** start **

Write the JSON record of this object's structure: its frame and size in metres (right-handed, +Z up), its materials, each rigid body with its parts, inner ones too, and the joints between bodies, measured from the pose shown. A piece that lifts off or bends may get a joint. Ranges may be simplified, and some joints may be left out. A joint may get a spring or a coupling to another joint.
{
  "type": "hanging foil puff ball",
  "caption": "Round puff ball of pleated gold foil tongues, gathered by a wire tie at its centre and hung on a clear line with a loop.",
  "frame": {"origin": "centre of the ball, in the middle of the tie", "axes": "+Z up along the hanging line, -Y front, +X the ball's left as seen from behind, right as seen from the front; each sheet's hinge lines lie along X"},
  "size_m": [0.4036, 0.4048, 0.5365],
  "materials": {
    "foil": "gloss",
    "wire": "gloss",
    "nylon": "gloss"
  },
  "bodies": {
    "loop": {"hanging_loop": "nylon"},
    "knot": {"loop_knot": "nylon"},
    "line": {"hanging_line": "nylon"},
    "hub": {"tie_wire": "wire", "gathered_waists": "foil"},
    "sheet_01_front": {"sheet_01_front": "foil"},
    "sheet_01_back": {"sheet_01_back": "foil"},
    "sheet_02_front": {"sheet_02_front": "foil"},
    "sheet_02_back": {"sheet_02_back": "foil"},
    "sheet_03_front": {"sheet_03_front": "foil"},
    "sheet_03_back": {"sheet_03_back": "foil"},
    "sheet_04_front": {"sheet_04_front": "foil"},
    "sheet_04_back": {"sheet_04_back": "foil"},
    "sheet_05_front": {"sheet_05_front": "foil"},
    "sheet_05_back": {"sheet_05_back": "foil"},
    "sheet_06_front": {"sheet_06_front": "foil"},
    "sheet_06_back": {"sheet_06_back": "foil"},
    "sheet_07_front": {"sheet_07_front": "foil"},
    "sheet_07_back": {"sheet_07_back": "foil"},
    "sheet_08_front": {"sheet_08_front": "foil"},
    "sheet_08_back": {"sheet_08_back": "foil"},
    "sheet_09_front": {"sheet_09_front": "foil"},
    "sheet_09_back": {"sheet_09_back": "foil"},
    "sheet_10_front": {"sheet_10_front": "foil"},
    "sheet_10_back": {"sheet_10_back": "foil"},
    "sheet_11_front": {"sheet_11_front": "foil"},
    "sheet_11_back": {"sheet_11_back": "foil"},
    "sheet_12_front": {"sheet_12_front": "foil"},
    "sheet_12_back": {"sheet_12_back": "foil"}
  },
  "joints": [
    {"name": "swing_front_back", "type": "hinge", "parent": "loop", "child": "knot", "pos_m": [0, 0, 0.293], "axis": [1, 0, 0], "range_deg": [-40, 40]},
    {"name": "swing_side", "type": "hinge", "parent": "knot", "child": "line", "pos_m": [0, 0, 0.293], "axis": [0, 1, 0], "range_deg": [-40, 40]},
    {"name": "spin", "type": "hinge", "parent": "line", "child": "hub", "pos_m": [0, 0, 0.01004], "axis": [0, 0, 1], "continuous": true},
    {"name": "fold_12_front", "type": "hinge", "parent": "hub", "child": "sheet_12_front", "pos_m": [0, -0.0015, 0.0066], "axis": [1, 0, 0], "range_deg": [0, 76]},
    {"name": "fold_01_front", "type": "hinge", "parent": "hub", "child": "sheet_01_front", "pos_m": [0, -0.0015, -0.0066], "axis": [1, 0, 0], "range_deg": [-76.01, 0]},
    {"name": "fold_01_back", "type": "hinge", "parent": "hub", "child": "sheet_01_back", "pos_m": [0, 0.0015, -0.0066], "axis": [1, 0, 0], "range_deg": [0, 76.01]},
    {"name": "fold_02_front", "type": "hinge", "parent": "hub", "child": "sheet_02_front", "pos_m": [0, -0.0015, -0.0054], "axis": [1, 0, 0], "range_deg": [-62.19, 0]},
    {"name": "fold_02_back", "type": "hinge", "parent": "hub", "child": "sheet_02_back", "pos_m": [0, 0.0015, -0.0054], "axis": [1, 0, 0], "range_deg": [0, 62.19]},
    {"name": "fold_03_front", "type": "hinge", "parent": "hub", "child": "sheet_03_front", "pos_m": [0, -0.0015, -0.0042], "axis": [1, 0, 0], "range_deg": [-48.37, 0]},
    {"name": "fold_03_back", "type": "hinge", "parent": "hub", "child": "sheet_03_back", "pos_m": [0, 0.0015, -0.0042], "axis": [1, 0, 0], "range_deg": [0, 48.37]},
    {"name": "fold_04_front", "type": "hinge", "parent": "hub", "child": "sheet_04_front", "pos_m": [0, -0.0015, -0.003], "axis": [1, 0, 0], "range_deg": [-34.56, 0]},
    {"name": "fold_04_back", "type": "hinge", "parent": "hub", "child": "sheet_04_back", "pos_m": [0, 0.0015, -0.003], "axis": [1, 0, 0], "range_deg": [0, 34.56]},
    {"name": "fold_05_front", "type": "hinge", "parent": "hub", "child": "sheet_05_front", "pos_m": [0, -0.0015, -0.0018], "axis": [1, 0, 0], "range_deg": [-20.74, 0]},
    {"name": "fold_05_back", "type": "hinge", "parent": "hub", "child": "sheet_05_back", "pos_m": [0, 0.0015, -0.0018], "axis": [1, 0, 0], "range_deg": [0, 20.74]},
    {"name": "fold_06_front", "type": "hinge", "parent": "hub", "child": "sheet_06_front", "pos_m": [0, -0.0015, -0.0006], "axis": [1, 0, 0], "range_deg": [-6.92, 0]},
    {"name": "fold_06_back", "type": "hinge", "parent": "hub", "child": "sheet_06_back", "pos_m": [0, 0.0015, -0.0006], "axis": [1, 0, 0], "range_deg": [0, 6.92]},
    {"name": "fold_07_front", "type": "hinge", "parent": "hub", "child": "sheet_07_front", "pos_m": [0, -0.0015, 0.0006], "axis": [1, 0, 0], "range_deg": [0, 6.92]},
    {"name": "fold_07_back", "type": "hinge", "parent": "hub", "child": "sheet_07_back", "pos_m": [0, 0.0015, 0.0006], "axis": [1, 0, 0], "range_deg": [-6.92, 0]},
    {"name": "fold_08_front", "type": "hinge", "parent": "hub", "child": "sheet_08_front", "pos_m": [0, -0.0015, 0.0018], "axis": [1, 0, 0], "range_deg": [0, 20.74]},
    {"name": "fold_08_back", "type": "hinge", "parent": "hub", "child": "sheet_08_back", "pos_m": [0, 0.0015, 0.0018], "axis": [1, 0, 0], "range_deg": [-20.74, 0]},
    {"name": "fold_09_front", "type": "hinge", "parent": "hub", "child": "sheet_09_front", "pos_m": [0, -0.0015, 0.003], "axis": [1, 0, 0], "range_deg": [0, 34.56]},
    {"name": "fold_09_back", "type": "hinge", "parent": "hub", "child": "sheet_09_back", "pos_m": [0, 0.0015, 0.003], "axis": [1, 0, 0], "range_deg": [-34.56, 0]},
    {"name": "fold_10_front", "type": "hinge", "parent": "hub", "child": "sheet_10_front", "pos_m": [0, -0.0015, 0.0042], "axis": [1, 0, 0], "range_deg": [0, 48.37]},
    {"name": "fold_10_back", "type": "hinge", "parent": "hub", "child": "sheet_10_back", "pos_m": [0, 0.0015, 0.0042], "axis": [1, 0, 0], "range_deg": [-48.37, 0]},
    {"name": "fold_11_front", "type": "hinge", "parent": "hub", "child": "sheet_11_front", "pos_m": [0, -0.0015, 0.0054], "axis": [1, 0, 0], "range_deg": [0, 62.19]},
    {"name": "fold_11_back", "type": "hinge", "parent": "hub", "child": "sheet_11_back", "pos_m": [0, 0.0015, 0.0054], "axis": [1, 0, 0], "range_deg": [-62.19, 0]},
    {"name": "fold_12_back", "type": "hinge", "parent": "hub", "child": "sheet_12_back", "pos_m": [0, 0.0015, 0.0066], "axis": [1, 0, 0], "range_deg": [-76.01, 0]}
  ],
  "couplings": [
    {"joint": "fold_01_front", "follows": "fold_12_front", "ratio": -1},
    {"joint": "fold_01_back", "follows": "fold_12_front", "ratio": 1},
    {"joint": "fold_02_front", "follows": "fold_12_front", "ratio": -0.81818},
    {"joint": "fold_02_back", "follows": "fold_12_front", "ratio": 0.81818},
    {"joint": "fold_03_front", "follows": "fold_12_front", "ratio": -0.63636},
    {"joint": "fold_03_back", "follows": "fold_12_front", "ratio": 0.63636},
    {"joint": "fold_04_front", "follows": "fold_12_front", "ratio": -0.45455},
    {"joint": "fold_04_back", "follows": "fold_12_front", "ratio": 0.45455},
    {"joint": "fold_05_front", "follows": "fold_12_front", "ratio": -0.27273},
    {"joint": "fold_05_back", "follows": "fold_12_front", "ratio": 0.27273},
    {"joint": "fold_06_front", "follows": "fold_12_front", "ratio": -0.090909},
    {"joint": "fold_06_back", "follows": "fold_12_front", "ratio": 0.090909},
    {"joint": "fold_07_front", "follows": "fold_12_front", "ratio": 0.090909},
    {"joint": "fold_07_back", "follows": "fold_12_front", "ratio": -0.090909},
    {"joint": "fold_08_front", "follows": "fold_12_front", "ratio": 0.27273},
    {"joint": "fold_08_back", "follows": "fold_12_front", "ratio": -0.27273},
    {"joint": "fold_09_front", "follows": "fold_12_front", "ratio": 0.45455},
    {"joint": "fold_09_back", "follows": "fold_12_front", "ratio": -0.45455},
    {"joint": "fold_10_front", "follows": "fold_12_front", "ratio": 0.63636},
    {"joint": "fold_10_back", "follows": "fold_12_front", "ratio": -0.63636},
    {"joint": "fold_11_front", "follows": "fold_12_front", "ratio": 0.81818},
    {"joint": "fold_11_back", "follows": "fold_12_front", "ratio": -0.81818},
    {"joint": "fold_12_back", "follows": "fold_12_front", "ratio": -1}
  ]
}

** end **
** start **

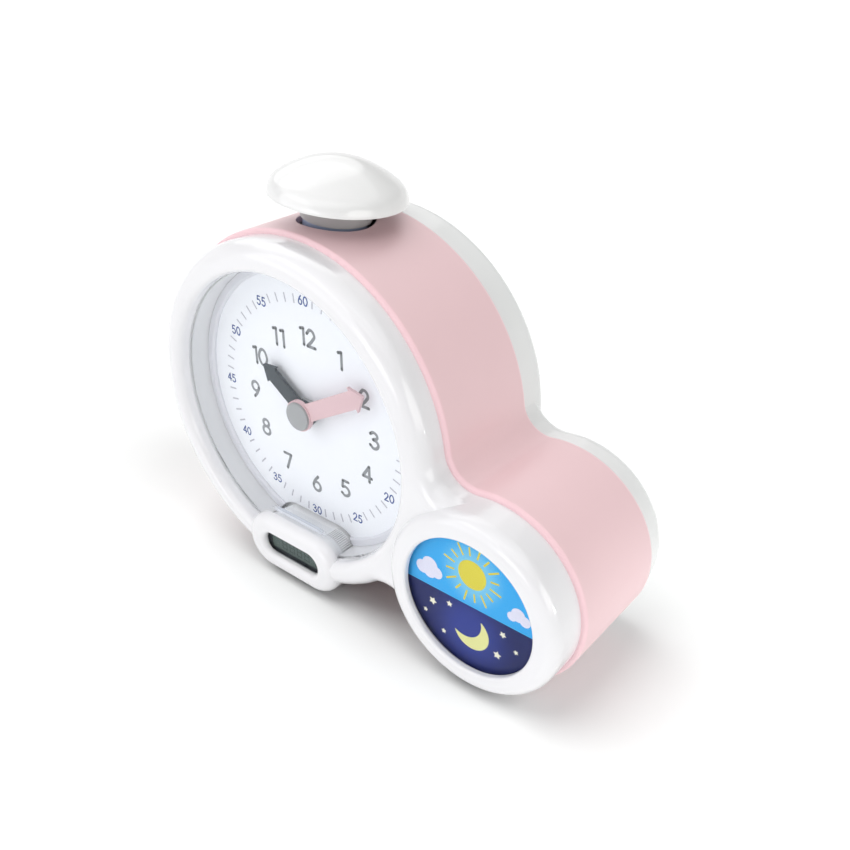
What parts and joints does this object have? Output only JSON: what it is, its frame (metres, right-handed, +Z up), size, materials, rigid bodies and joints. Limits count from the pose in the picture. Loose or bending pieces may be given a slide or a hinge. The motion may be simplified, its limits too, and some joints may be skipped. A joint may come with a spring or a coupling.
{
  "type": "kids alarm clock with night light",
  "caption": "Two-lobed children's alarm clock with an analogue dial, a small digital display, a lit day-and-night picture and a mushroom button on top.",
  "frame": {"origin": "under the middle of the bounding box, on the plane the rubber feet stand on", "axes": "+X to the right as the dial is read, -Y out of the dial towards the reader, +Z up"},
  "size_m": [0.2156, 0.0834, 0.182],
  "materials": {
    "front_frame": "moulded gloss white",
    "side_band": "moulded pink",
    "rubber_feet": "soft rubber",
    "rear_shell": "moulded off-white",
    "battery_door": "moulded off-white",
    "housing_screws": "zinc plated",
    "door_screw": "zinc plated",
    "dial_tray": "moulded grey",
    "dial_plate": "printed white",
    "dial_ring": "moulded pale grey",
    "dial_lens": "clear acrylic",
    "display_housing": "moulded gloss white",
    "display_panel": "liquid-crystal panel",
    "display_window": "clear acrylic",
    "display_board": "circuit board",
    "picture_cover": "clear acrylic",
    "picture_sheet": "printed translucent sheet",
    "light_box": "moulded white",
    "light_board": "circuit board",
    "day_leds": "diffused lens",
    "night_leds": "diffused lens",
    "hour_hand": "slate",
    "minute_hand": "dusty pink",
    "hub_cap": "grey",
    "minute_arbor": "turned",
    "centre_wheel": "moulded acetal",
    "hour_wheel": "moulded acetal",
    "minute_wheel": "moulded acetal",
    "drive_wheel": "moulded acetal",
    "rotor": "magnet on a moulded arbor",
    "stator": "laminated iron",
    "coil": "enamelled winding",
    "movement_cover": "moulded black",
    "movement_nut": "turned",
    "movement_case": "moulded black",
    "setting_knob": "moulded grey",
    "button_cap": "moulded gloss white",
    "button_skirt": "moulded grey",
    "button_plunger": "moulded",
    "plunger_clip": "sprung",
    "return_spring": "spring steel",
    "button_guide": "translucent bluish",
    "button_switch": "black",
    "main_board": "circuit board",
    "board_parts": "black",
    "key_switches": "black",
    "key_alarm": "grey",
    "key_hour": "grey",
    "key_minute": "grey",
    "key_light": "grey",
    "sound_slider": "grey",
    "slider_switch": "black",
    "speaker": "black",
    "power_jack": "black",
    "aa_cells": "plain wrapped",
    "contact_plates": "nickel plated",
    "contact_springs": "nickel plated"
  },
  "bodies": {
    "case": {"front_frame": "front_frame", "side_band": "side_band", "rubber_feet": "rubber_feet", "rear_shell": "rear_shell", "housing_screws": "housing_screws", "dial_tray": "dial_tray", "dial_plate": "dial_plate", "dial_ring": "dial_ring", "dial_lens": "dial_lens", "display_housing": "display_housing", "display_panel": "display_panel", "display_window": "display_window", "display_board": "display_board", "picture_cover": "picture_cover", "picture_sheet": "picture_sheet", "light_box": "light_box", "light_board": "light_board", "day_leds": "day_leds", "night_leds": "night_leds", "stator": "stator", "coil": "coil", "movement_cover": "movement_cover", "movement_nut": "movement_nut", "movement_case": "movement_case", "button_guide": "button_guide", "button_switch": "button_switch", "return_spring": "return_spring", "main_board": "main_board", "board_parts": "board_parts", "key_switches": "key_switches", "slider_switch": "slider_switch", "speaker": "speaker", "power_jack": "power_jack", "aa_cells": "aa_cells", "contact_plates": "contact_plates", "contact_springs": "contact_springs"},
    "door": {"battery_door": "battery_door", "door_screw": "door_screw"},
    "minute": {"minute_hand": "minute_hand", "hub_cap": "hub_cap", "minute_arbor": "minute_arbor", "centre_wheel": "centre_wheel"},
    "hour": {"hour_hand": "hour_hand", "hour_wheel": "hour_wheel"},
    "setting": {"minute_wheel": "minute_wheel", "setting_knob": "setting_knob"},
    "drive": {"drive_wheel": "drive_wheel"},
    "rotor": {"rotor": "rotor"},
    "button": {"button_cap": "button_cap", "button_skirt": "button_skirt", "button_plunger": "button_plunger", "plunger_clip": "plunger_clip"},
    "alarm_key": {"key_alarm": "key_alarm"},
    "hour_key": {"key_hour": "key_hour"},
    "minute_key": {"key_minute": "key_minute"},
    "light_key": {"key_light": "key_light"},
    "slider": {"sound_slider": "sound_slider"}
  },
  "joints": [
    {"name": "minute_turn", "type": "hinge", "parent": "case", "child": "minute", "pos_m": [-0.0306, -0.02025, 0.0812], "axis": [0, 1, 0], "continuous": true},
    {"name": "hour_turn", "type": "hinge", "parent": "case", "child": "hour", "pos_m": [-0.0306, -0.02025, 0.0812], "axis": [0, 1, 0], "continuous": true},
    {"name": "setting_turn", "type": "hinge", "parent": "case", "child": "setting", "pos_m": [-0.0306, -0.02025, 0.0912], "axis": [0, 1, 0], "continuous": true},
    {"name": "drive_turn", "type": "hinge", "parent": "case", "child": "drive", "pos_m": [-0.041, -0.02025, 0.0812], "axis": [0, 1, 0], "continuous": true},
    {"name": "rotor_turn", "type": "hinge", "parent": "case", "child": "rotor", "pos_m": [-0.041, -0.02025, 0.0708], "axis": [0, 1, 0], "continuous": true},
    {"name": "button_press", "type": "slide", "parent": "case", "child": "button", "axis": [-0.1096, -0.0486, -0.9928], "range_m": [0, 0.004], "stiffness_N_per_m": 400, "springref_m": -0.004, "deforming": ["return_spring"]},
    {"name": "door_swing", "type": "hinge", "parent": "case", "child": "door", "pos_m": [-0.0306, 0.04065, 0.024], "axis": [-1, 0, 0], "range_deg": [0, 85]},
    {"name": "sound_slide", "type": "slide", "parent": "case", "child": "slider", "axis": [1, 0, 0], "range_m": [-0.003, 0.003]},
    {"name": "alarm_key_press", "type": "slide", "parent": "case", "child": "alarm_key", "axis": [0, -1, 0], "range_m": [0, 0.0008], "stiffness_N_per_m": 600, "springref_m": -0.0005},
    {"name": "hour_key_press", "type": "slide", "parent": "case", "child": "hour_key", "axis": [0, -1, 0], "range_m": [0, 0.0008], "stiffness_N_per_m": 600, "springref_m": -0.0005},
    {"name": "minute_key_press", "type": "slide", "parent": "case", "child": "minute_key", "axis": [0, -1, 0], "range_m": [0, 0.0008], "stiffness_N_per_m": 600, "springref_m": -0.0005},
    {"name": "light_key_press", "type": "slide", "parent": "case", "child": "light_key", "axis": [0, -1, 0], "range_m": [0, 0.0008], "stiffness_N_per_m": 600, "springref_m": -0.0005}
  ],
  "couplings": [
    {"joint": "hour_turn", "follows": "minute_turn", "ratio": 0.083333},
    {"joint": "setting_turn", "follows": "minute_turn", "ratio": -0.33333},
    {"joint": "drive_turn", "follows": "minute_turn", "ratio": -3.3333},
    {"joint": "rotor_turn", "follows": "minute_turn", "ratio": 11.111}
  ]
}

** end **
** start **

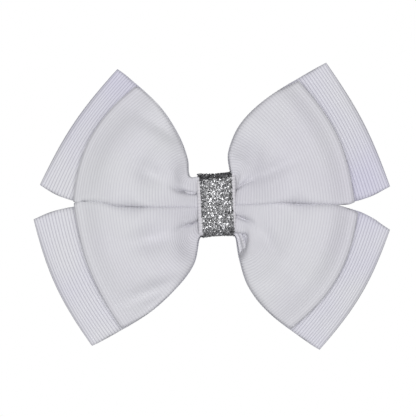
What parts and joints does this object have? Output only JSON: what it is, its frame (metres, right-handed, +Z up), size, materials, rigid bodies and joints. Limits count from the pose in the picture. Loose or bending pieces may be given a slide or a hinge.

** end **

Exercise objective:
Gather up the lines that contain the word "each".

Task answer:
Write the JSON record of this object's structure: its frame and size in metres (right-handed, +Z up), its materials, each rigid body with its parts, inner ones too, and the joints between bodies, measured from the pose shown. A piece that lifts off or bends may get a joint. Ranges may be simplified, and some joints may be left out. A joint may get a spring or a coupling to another joint.
  "frame": {"origin": "centre of the ball, in the middle of the tie", "axes": "+Z up along the hanging line, -Y front, +X the ball's left as seen from behind, right as seen from the front; each sheet's hinge lines lie along X"},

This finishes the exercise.